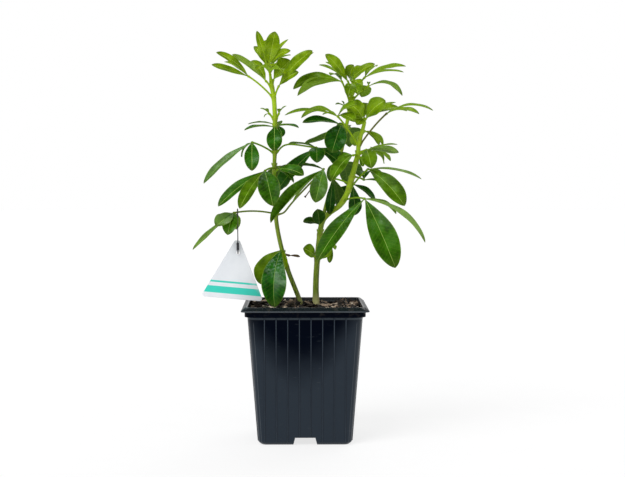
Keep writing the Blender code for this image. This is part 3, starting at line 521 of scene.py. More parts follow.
class Finish(Shading):
    """A Principled material. Its sockets are given as words, with an underscore for each space."""

    def __init__(self, name, **constants):
        self.material = bpy.data.materials.new(name)
        self.material.use_nodes = True
        super().__init__(self.material.node_tree)
        self.shader = self.tree.nodes["Principled BSDF"]
        self.set(**constants)

    def set(self, **sockets):
        self.feed(self.shader, {key.replace("_", " "): value for key, value in sockets.items()})

    def mix(self, factor, first, second):
        """The first colour where the factor is 0 and the second where it is 1."""
        return self.node("Mix", 2, {"data_type": "RGBA"}, {0: factor, 6: first, 7: second})

    def coated(self, colour, *coats):
        """The colour under further ones, each laid over it where its factor is, as (factor, colour)."""
        for factor, coat in coats:
            colour = self.mix(factor, colour, coat)
        return colour

    def place(self, scale=(1.0, 1.0, 1.0)):
        """Object coordinates in millimetres, stretched by the scale."""
        spot = self.node("TexCoord", "Object", {}, {})
        return self.node("Mapping", 0, {}, {"Vector": spot, "Scale": [part / MM for part in scale]})

    def noise(self, place, scale, detail=3.0, roughness=0.55):
        return self.node("TexNoise", "Fac", {}, {
            "Vector": place, "Scale": scale, "Detail": detail, "Roughness": roughness})

    def cells(self, place, scale):
        return self.node("TexVoronoi", "Distance", {}, {"Vector": place, "Scale": scale})

    def marks(self, *names):
        """The values of those names that the mesh holds at each point."""
        return [self.node("Attribute", "Fac", {"attribute_name": name}, {}) for name in names]

    def bump(self, height, distance, strength=1.0):
        """Relief from a height of 0 to 1 that stands for that distance in millimetres."""
        self.set(Normal=self.node("Bump", 0, {}, {
            "Height": height, "Distance": distance * MM, "Strength": strength}))

    def paint(self, colour, roughness):
        self.set(Base_Color=colour, Roughness=roughness)
        return self.material


def tone(red, green, blue):
    """The linear colour of a screen colour that is given from 0 to 255."""
    screen = np.array([red, green, blue]) / 255
    linear = np.where(screen <= 0.04045, screen / 12.92, ((screen + 0.055) / 1.055) ** 2.4)
    return (*linear.tolist(), 1.0)


# Finishes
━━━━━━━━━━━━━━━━
(WHAT YOU HAVE TO DO): Identify the lines that contain the string "part", and copy every one of them.

(SOLUTION TO THE EXERCISE):
Keep writing the Blender code for this image. This is part 3, starting at line 521 of scene.py. More parts follow.
        return self.node("Mapping", 0, {}, {"Vector": spot, "Scale": [part / MM for part in scale]})